When I got to college in 2008, I reunited with some childhood friends and gaming gradually became interesting again. I was introduced to the amazing "features" of the Dreamcast and started to think about other games from my childhood that I never got to play. Final Fantasy VII and VIII, misunderstood by my parents at the time as some kind of sacrilegious (well, not totally unfounded) work of black magic along the lines of Harry Potter (obviously unfounded), ranked high on my list of games to play. I also got online and tried to feel around for the pulse of the gaming industry. If I were to explore new games, where would I start?
I resolved to get a PS3 after seeing footage of The Last Guardian and Final Fantasy: Versus XIII. I picked up Final Fantasy XIII and Demon's Souls in the interim. Those were the first two seventh-generation games I played.

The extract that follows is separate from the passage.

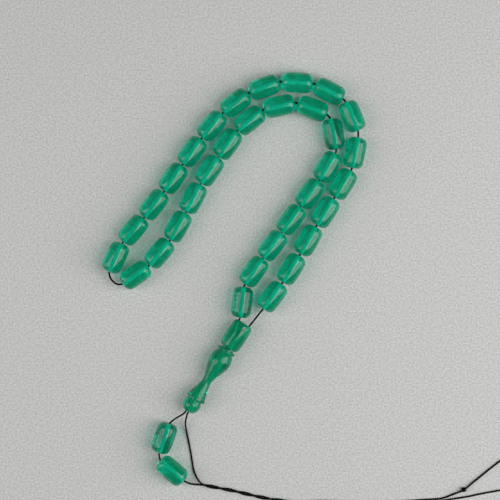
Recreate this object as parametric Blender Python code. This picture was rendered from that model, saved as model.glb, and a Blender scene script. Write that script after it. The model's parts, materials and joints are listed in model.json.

A few years passed and still no sign of TLG or Versus XIII. I ended up falling deeply in love with From Software's games (Demon's Souls, Dark Souls). I played many of the old Final Fantasy titles. A new console generation came and no one seemed to care about the PS3's original "system sellers"--the ones I had bought into. The ones that brought me back to gaming itself. Square Enix announced that Versus XIII was not dead, to everyone's astonishment. A multiplatform title, it no longer associated itself with Sony particularly.
---
It's suspicious that Sony decided to pile all three of these games on the same E3. Last year's topics ranged from slightly interesting (PS Now) to completely insulting (the FFVII "port" for PS4). Somewhere between the backlash against that epic trolling session and Microsoft's astounding announcement of its Xbox 360 emulation program, or perhaps even after, the moment was forced to its crisis. The time to pull the trigger was now.
The promise has been officially made (in TLG's case, it's been made again). The shadows of the past are coming out into the light. This is a great (if not certainly good) moment for gaming.